[JOB] Copy each line with the word "hinge" in it.

[SUPPLIED DATA]
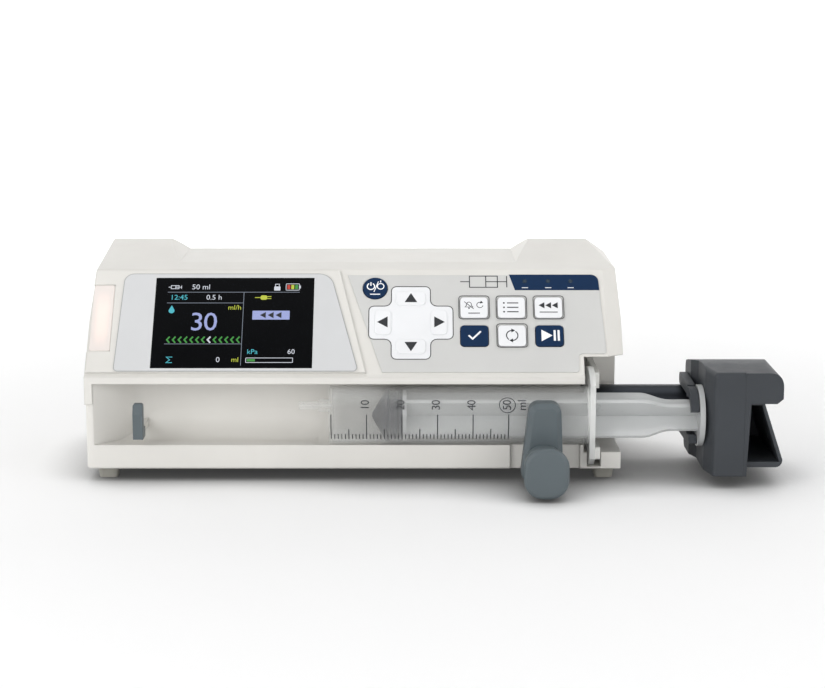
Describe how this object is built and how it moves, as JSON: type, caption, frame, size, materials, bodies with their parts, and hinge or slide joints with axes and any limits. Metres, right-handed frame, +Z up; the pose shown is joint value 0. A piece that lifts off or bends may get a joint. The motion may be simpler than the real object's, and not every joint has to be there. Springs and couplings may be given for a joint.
{
  "type": "syringe infusion pump",
  "caption": "Bench-top infusion pump that drives a 50 ml syringe: sloped screen and key panel over a syringe bay, sliding driver head at the right and a swinging barrel clamp.",
  "frame": {"origin": "on the table, below the middle of the overall outline", "axes": "+X along the syringe towards the driver head, +Y to the back, +Z up"},
  "size_m": [0.35, 0.15, 0.1104],
  "materials": {
    "case_white": "satin",
    "lens_white": "satin",
    "label_grey": "matte",
    "window_black": "gloss",
    "overlay_grey": "matte",
    "navy": "satin",
    "key_white": "satin",
    "led_clear": "gloss",
    "board_green": "matte",
    "silicone": "matte",
    "foot_rubber": "matte",
    "screw_steel": "satin",
    "plate_metal": "satin",
    "socket_black": "matte",
    "pack_blue": "satin",
    "frame_steel": "satin",
    "bearing_bronze": "satin",
    "motor_black": "satin",
    "gear_plastic": "matte",
    "tube_dark": "satin",
    "driver_grey": "satin",
    "clamp_grey": "satin",
    "syringe_clear": "gloss",
    "plunger_clear": "satin",
    "piston_rubber": "satin",
    "clip_white": "satin"
  },
  "bodies": {
    "case": {"alarm_light_lens": "lens_white", "battery_pack": "pack_blue", "case_screws": "screw_steel", "clamp_guide": "frame_steel", "clamp_spring": "screw_steel", "data_connector": "plate_metal", "display_label": "label_grey", "display_window": "window_black", "drive_frame": "frame_steel", "feet": "foot_rubber", "flange_clip": "clip_white", "guide_rod": "screw_steel", "indicator_leds": "led_clear", "indicator_strip": "navy", "key_domes": "silicone", "keypad_board": "board_green", "keypad_overlay": "overlay_grey", "lcd_module": "socket_black", "lower_case": "case_white", "main_board": "board_green", "mains_inlet": "socket_black", "mount_plate": "plate_metal", "power_supply": "frame_steel", "screw_bearings": "bearing_bronze", "speaker": "motor_black", "stepper_motor": "motor_black", "syringe_barrel": "syringe_clear", "tube_bushing": "socket_black", "tube_hook": "clamp_grey", "upper_case": "case_white"},
    "driver": {"carriage": "plate_metal", "drive_tube": "tube_dark", "head_shell": "driver_grey", "head_cover": "driver_grey", "lever_pin": "screw_steel", "plunger_rod": "plunger_clear", "piston": "piston_rubber"},
    "half_nut": {"half_nut": "bearing_bronze"},
    "release_rod": {"release_rod": "screw_steel"},
    "release_lever": {"release_lever": "driver_grey"},
    "claw_upper": {"claw_upper": "driver_grey"},
    "claw_lower": {"claw_lower": "driver_grey"},
    "screw": {"lead_screw": "screw_steel", "screw_gear": "gear_plastic"},
    "motor_rotor": {"motor_pinion": "bearing_bronze"},
    "clamp_slider": {"clamp_slider": "bearing_bronze"},
    "clamp": {"clamp_shaft": "screw_steel", "clamp_arm": "clamp_grey", "clamp_knob": "clamp_grey"},
    "power_key": {"power_key": "navy"},
    "up_key": {"up_key": "key_white"},
    "down_key": {"down_key": "key_white"},
    "left_key": {"left_key": "key_white"},
    "right_key": {"right_key": "key_white"},
    "clear_key": {"clear_key": "key_white"},
    "menu_key": {"menu_key": "key_white"},
    "bolus_key": {"bolus_key": "key_white"},
    "ok_key": {"ok_key": "navy"},
    "mode_key": {"mode_key": "key_white"},
    "start_key": {"start_key": "navy"}
  },
  "joints": [
    {"name": "driver_slide", "type": "slide", "parent": "case", "child": "driver", "axis": [1, 0, 0], "range_m": [-0.019, 0.062]},
    {"name": "screw_spin", "type": "hinge", "parent": "case", "child": "screw", "pos_m": [0, 0.033, 0.033], "axis": [1, 0, 0], "continuous": true},
    {"name": "motor_spin", "type": "hinge", "parent": "case", "child": "motor_rotor", "pos_m": [-0.06, 0.033, 0.0499], "axis": [1, 0, 0], "continuous": true},
    {"name": "lever_squeeze", "type": "hinge", "parent": "driver", "child": "release_lever", "pos_m": [0.16, -0.0155, 0.0475], "axis": [0, 1, 0], "range_deg": [0, 9], "stiffness_Nm_per_rad": 0.6, "springref_deg": -2.86},
    {"name": "rod_twist", "type": "hinge", "parent": "driver", "child": "release_rod", "pos_m": [0.06, 0.005, 0.033], "axis": [1, 0, 0], "range_deg": [0, 36]},
    {"name": "nut_release", "type": "slide", "parent": "driver", "child": "half_nut", "axis": [0, -1, 0], "range_m": [0, 0.003]},
    {"name": "upper_claw_swing", "type": "hinge", "parent": "driver", "child": "claw_upper", "pos_m": [0.1317, 0.005, 0.0456], "axis": [1, 0, 0], "range_deg": [-27, 0]},
    {"name": "lower_claw_swing", "type": "hinge", "parent": "driver", "child": "claw_lower", "pos_m": [0.1317, 0.005, 0.0204], "axis": [1, 0, 0], "range_deg": [0, 18]},
    {"name": "clamp_pull", "type": "slide", "parent": "case", "child": "clamp_slider", "axis": [0, -1, 0], "range_m": [0, 0.012], "stiffness_N_per_m": 500, "springref_m": -0.004, "deforming": ["clamp_spring"]},
    {"name": "clamp_turn", "type": "hinge", "parent": "clamp_slider", "child": "clamp", "pos_m": [0.0552, -0.05, 0.0134], "axis": [0, 1, 0], "range_deg": [-100, 0]},
    {"name": "power_press", "type": "slide", "parent": "case", "child": "power_key", "axis": [0, 0.7649, -0.6441], "range_m": [0, 0.0006], "stiffness_N_per_m": 800, "springref_m": -0.0003},
    {"name": "up_press", "type": "slide", "parent": "case", "child": "up_key", "axis": [0, 0.7649, -0.6441], "range_m": [0, 0.0006], "stiffness_N_per_m": 800, "springref_m": -0.0003},
    {"name": "down_press", "type": "slide", "parent": "case", "child": "down_key", "axis": [0, 0.7649, -0.6441], "range_m": [0, 0.0006], "stiffness_N_per_m": 800, "springref_m": -0.0003},
    {"name": "left_press", "type": "slide", "parent": "case", "child": "left_key", "axis": [0, 0.7649, -0.6441], "range_m": [0, 0.0006], "stiffness_N_per_m": 800, "springref_m": -0.0003},
    {"name": "right_press", "type": "slide", "parent": "case", "child": "right_key", "axis": [0, 0.7649, -0.6441], "range_m": [0, 0.0006], "stiffness_N_per_m": 800, "springref_m": -0.0003},
    {"name": "clear_press", "type": "slide", "parent": "case", "child": "clear_key", "axis": [0, 0.7649, -0.6441], "range_m": [0, 0.0006], "stiffness_N_per_m": 800, "springref_m": -0.0003},
    {"name": "menu_press", "type": "slide", "parent": "case", "child": "menu_key", "axis": [0, 0.7649, -0.6441], "range_m": [0, 0.0006], "stiffness_N_per_m": 800, "springref_m": -0.0003},
    {"name": "bolus_press", "type": "slide", "parent": "case", "child": "bolus_key", "axis": [0, 0.7649, -0.6441], "range_m": [0, 0.0006], "stiffness_N_per_m": 800, "springref_m": -0.0003},
    {"name": "ok_press", "type": "slide", "parent": "case", "child": "ok_key", "axis": [0, 0.7649, -0.6441], "range_m": [0, 0.0006], "stiffness_N_per_m": 800, "springref_m": -0.0003},
    {"name": "mode_press", "type": "slide", "parent": "case", "child": "mode_key", "axis": [0, 0.7649, -0.6441], "range_m": [0, 0.0006], "stiffness_N_per_m": 800, "springref_m": -0.0003},
    {"name": "start_press", "type": "slide", "parent": "case", "child": "start_key", "axis": [0, 0.7649, -0.6441], "range_m": [0, 0.0006], "stiffness_N_per_m": 800, "springref_m": -0.0003}
  ],
  "couplings": [
    {"joint": "screw_spin", "follows": "driver_slide", "rad_per_m": -1570.8},
    {"joint": "motor_spin", "follows": "driver_slide", "rad_per_m": 3927},
    {"joint": "rod_twist", "follows": "lever_squeeze", "ratio": 4},
    {"joint": "nut_release", "follows": "lever_squeeze", "m_per_rad": 0.018},
    {"joint": "upper_claw_swing", "follows": "lever_squeeze", "ratio": -3},
    {"joint": "lower_claw_swing", "follows": "lever_squeeze", "ratio": 2}
  ]
}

[REPLY TO THE EXERCISE]
Describe how this object is built and how it moves, as JSON: type, caption, frame, size, materials, bodies with their parts, and hinge or slide joints with axes and any limits. Metres, right-handed frame, +Z up; the pose shown is joint value 0. A piece that lifts off or bends may get a joint. The motion may be simpler than the real object's, and not every joint has to be there. Springs and couplings may be given for a joint.
    {"name": "screw_spin", "type": "hinge", "parent": "case", "child": "screw", "pos_m": [0, 0.033, 0.033], "axis": [1, 0, 0], "continuous": true},
    {"name": "motor_spin", "type": "hinge", "parent": "case", "child": "motor_rotor", "pos_m": [-0.06, 0.033, 0.0499], "axis": [1, 0, 0], "continuous": true},
    {"name": "lever_squeeze", "type": "hinge", "parent": "driver", "child": "release_lever", "pos_m": [0.16, -0.0155, 0.0475], "axis": [0, 1, 0], "range_deg": [0, 9], "stiffness_Nm_per_rad": 0.6, "springref_deg": -2.86},
    {"name": "rod_twist", "type": "hinge", "parent": "driver", "child": "release_rod", "pos_m": [0.06, 0.005, 0.033], "axis": [1, 0, 0], "range_deg": [0, 36]},
    {"name": "upper_claw_swing", "type": "hinge", "parent": "driver", "child": "claw_upper", "pos_m": [0.1317, 0.005, 0.0456], "axis": [1, 0, 0], "range_deg": [-27, 0]},
    {"name": "lower_claw_swing", "type": "hinge", "parent": "driver", "child": "claw_lower", "pos_m": [0.1317, 0.005, 0.0204], "axis": [1, 0, 0], "range_deg": [0, 18]},
    {"name": "clamp_turn", "type": "hinge", "parent": "clamp_slider", "child": "clamp", "pos_m": [0.0552, -0.05, 0.0134], "axis": [0, 1, 0], "range_deg": [-100, 0]},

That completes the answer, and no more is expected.